In teaching pyrography to the students, Ms. Rodriguez, who has taught in schools in New York City and elsewhere, and who is also a tattoo artist, said she was impressed by the way they picked up the art. She offered the students prompts based on the four seasons to inspire their designs for the second bench.

It allowed all 85 students “to get hands-on and have something to call their own,” Ms. Rodriguez said. “It was freeform — it was wonderful. Even with the small children, we found ways, tracing their fingers and using parts of nature to include. It was really lovely.”

She herself learned from her father, a carpenter and “artist of many disciplines,” she said. “As a little girl I was at his knee wanting to learn every aspect of the things he was doing.”

In 2012, she was looking for a reprieve from the work she had been doing as a visual merchandiser for retail stores in New York City. “I needed something for myself and my soul,” Ms.

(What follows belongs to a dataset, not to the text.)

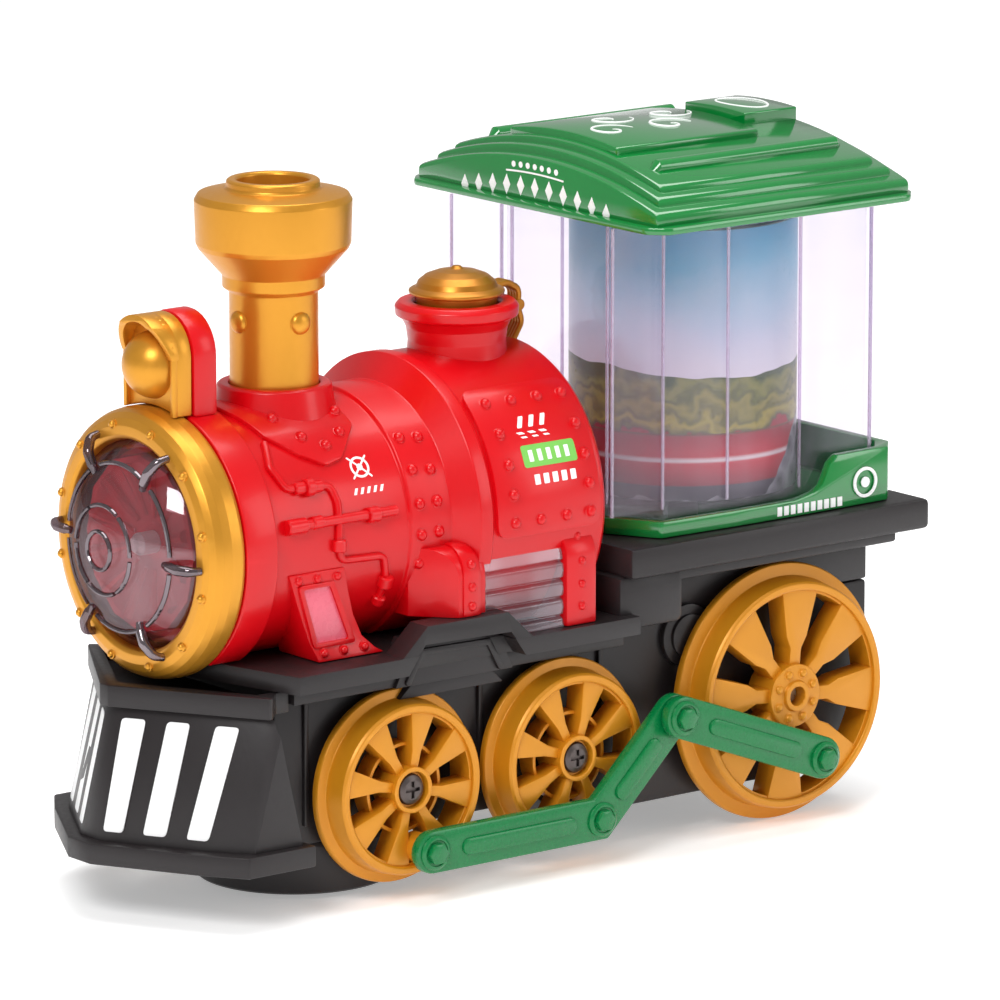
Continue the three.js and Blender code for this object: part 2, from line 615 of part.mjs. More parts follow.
function fillerCap() {
  const profile = [[0, 120.9], [8.6, 120.9], [8.95, 121.4], [8.95, 123.8], [10.5, 123.8], [10.5, 124.6],
    [9, 125.6], [7.6, 127.8], [4.6, 129.6], [1.2, 130.3], [0.9, 131], [0, 131]];
  const cap = turned("z", profile, 24, DOME_X, 0, 0);
  const arm = box(10.6, CAP_HINGE.x + 0.5, -2.2, 2.2, 123.9, 124.8);
  const drop = box(CAP_HINGE.x - 0.5, CAP_HINGE.x + 0.5, -2.2, 2.2, CAP_HINGE.z, 124.8);
  const knuckle = disc("y", 1.2, -2.2, 2.2, 16, CAP_HINGE.x, 0, CAP_HINGE.z);
  return join(cap, arm, drop, knuckle);
}

place("filler_collar", fillerCollar(), RED);
place("filler_cap", fillerCap(), GOLD);

// ---------------------------------------------------------------- mist unit and sound, inside
place("water_tank", cut(box(-9, 11, -14, 14, 93, 108.4), box(-7, 9, -12, 12, 95, 112)), CLEAR);
place("mist_unit", disc("z", 8, 84, 95.6, 24, CHIMNEY_X, 0, 0), WHITE);
place("circuit_board", box(-66, -10, -16, 16, 66.4, 68), BOARD);
place("speaker", turned("z", [[0, 68.5], [6, 68.5], [12, 75], [12, 78], [0, 78]], 24, -20, 0, 0), BLACK);

// ---------------------------------------------------------------- cab
const CAB_HALF = [[29.6, -17.5], [36, -29.4], [98.4, -29.4], [102, -25]];

function grown(points, amount) {
  return points.map(([x, y]) => {
    const along_ = x < CAB_X ? -amount : amount;
    return [x + along_, y - amount];
  });
}

function cabBase() {
  const low = plan(mirrored(grown(CAB_HALF, 2.4)), PLATFORM.top + GAP, 73.8);
  const rise = [[76, 73], [84, 74.4], [89, 81.6], [92, 82.6], [104.6, 82.6], [104.6, 73]];
  const high = side(rise, -40, 40).intersect(plan(mirrored(grown(CAB_HALF, 2.4)), 72, 90));
  const well = plan(mirrored(grown(CAB_HALF, GAP)), 72.6, 95);
  const spindleHole = disc("z", 3.6, 60, 80, 20, CAB_X, 0, 0);
  return cut(join(low, high), well, spindleHole);
}

function cabCase() {
  const outside = plan(mirrored(CAB_HALF), 72.9, ROOF_EAVE - GAP);
  const inside = plan(mirrored(grown(CAB_HALF, -1.4)), 70, 150);
  return cut(outside, inside);
}

function filmDrum() {
  const { r, low, top } = DRUM;
  const profile = [[3.06, low], [r, low], [r, top], [r - 1, top], [r - 1, low + 1.6], [6, low + 1.6],
    [6, top - 3], [3.06, top - 3], [3.06, low]];
  return turned("z", profile, 30, CAB_X, 0, 0);
}

place("cab_base", cabBase(), GREEN);
place("cab_case", cabCase(), CLEAR);
place("film_drum", filmDrum(), FILM);
place("drum_spindle", turned("z", [[0, 66.5], [3.3, 66.5], [3.3, 73], [3, 73.6], [3, DRUM.top - 2], [0, DRUM.top - 2]],
  20, CAB_X, 0, 0), WHITE);
place("drum_motor", disc("z", 8, 52.5, 65.6, 20, CAB_X, 0, 0), STEEL);

// The roof is a stepped barrel vault: each layer is smaller and higher than the one below it.
function vault(x0, x1, half, springing, crown) {
  const rise = crown - springing;
  const r = (half * half + rise * rise) / (2 * rise);
  const spread = THREE.MathUtils.radToDeg(Math.asin(half / r));
  return front(arc(0, crown - r, r, 90 + spread, 90 - spread, 16).reverse(), x0, x1);
}

function cabRoof() {
  const eave = plan([[20.8, -37], [24, -41], [95, -41], [98.4, -37], [98.4, 37], [95, 41], [24, 41],
    [20.8, 37]], ROOF_EAVE, ROOF_EAVE + 1.8);
  const layers = [
    vault(22.4, 96.6, 38.6, ROOF_EAVE + 1, 155.4),
    vault(26, 93.5, 36, ROOF_EAVE + 3, 157.6),
    vault(29, 90.5, 33, ROOF_EAVE + 5, 159.6),
  ];
  const panel = vault(31, 72, 19, 150, 161.2);
  const block = vault(75, 91, 10.5, 150, 163);
  const hollow = vault(33, 94, 26, ROOF_EAVE - 2, 153);
  return cut(join(eave, ...layers, panel, block), hollow);
}

place("cab_roof", cabRoof(), GREEN);

export default train;
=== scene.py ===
# Looks of the battery toy steam locomotive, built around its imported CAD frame.
# Shapes are worked out in millimetres with the nose towards -X and the near side towards -Y,
# then moved to the row frame in metres. Far pieces are mirror images of near ones.
import json
import math

import bmesh
import bpy
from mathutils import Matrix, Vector


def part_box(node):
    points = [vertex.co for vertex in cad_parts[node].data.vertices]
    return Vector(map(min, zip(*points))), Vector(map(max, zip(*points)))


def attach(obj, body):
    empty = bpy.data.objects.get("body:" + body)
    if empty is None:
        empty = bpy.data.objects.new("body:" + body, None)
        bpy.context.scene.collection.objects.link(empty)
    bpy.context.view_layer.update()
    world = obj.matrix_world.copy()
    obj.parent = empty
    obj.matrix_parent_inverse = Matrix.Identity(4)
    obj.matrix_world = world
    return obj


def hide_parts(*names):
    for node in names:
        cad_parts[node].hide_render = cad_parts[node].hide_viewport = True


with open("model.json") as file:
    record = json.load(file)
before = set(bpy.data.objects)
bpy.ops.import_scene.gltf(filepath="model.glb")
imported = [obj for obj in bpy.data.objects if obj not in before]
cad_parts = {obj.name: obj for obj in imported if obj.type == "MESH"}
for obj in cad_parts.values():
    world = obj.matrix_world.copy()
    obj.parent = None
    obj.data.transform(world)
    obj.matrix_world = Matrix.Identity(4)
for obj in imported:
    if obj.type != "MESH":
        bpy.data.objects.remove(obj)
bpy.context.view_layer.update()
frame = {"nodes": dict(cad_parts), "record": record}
MM = 0.001

# ------------------------------------------------------------------ places taken from the frame
def box_mm(node):
    low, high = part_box(node)
    return low / MM, high / MM


def middle(node):
    low, high = box_mm(node)
    return (low + high) / 2


SHIFT = middle("rear_axle").x - 70.6
BIG_X, BIG_Z = middle("rear_axle").x - SHIFT, middle("rear_axle").z
LEAD_X = middle("lead_wheel_screw_near").x - SHIFT
MID_X = middle("mid_wheel_screw_near").x - SHIFT
SMALL_Z = middle("mid_wheel_screw_near").z
BOILER_Z = middle("bezel_ring").z
CHIMNEY_X = middle("chimney").x - SHIFT
DOME_X = middle("filler_collar").x - SHIFT
DRUM_X = middle("film_drum").x - SHIFT
TURN_X = middle("turntable_skirt").x - SHIFT
CHIMNEY_TOP = box_mm("chimney")[1].z
EAVE_Z = box_mm("cab_roof")[0].z

CRANK = Vector((2.2, -13.4))
ELBOW = Vector((10.5, 11.3))
KNEE = Vector((31.6, 31.7))
LEAD_PIN = Vector((LEAD_X, SMALL_Z)) + CRANK
BIG_PIN = Vector((BIG_X, BIG_Z)) + CRANK

# ------------------------------------------------------------------ camera, first of all
AZIMUTH, ELEVATION = math.radians(-38.55), math.radians(12.09)
DISTANCE, LENS, SENSOR = 1.7768, 286.87, 36
AIM = Vector((0.00997, 0.0, 0.07643))


def make_camera():
    camera = bpy.data.objects.new("camera", bpy.data.cameras.new("camera"))
    bpy.context.scene.collection.objects.link(camera)
    back = Vector((
        math.sin(AZIMUTH) * math.cos(ELEVATION),
        -math.cos(AZIMUTH) * math.cos(ELEVATION),
        math.sin(ELEVATION),
    ))
    camera.location = AIM + back * DISTANCE
    camera.rotation_mode = "QUATERNION"
    camera.rotation_quaternion = (-back).to_track_quat("-Z", "Y")
    camera.data.sensor_width = SENSOR
    camera.data.lens = LENS
    camera.data.clip_start, camera.data.clip_end = 0.1, 20
    bpy.context.scene.camera = camera


make_camera()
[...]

Rodriguez recalled. “I had been wanting to do memorial pieces . . . and I’ve always loved doing portraiture. That’s why Tohanash thought I was the right fit” to visit Hayground for the memorial bench project.

As she worked with the students, an aromatic scent reminiscent of a campfire filled the spacious Hayground art room. The smoke from the heated tip of the tools was never overwhelming — “it was just as much as a small incense burner,” Ms. Rodriguez said.

The students closely examined the pine planks before picking up the tools to engrave the wood. “They’d say, ‘That knot in the wood looks like the eye of a lizard,’ so they’d draw a lizard.”

The pyrography project incorporated multiple academic subjects, such as science, history, and art — an approach that lines up with the interdisciplinary nature of Hayground’s curriculum. “The kids really enjoyed it. It was an art form that we haven’t had here before,” said Marcelle Langendal, the faculty chairwoman.

Ms. Rodriguez said she felt honored to be able to create the bench honoring Ms. Haile, and said she was very taken by the experience of being at Hayground.

“I wish that I went to the same type of school when I was a child,” she said. “It felt like home. . . . What they’re doing is creating community. When they graduate from that school, they will be ready.”